The quantization problem aims to find the best possible approximation of probability measures on ${\mathbb{R}}^d$ using finite, discrete measures. The Wasserstein distance is a typical choice to measure the quality of the approximation. This contribution investigates the properties and robustness of the entropy-regularized quantization problem, which relaxes the standard quantization problem. The proposed approximation technique naturally adopts the softmin function, which is well known for its robustness in terms of theoretical and practicability standpoints.
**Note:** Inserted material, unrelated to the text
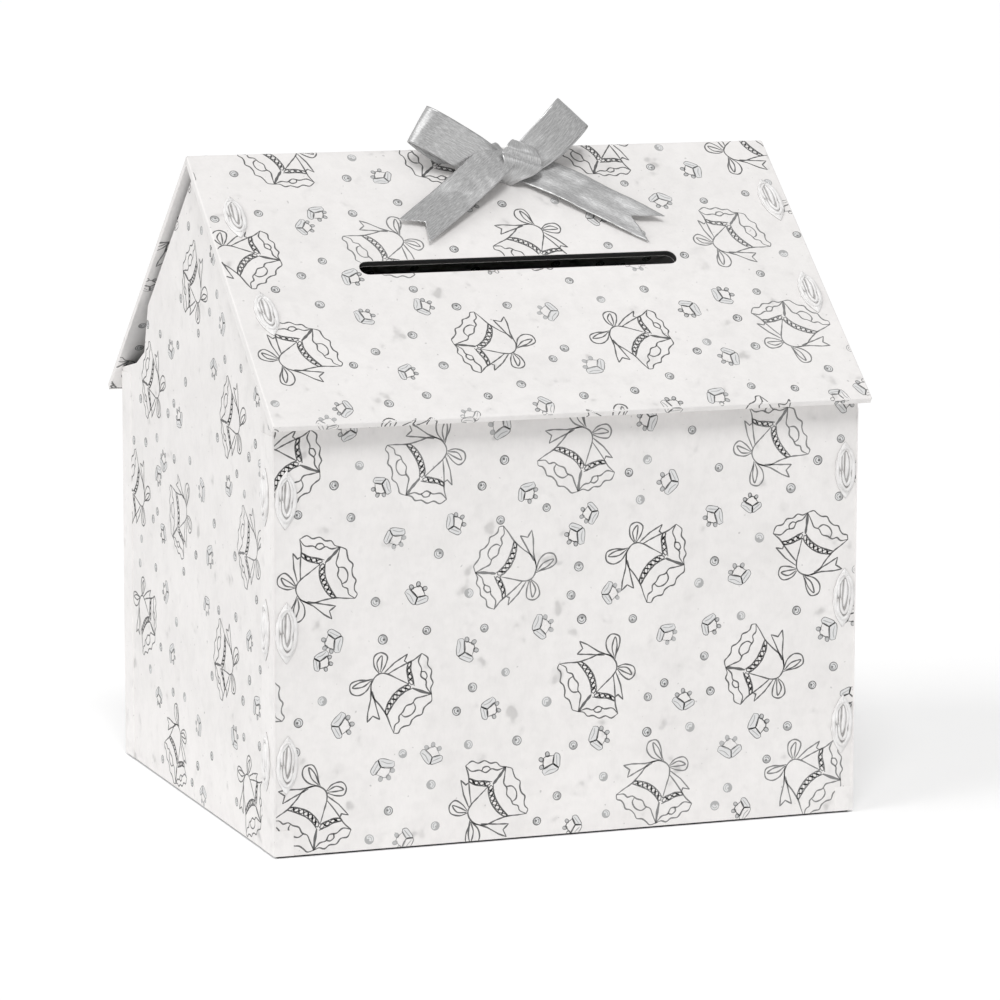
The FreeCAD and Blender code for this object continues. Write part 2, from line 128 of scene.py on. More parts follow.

Moreover, we use the entropy-regularized Wasserstein distance to evaluate the quality of the soft quantization problem's approximation, and we implement a stochastic gradient approach to achieve the optimal solutions. The control parameter in our proposed method allows for the adjustment of the optimization problem's difficulty level, providing significant advantages when dealing with exceptionally challenging problems of interest. As well, this contribution empirically illustrates the performance of the method in various expositions.

翻译：量化问题旨在通过有限离散测度来寻找$\mathbb{R}^d$上概率测度的最佳逼近。Wasserstein距离是衡量逼近质量的典型选择。本文研究了熵正则化量化问题的性质与鲁棒性，该问题是对标准量化问题的松弛。所提出的逼近技术自然地采用softmin函数，该函数从理论和实践角度均以其鲁棒性著称。此外，我们利用熵正则化Wasserstein距离评估软量化问题逼近的质量，并通过随机梯度方法实现最优解。所提方法中的控制参数可调整优化问题的难度水平，在处理特别具有挑战性的关键问题时展现出显著优势。本文还通过多种案例实证展示了该方法的性能。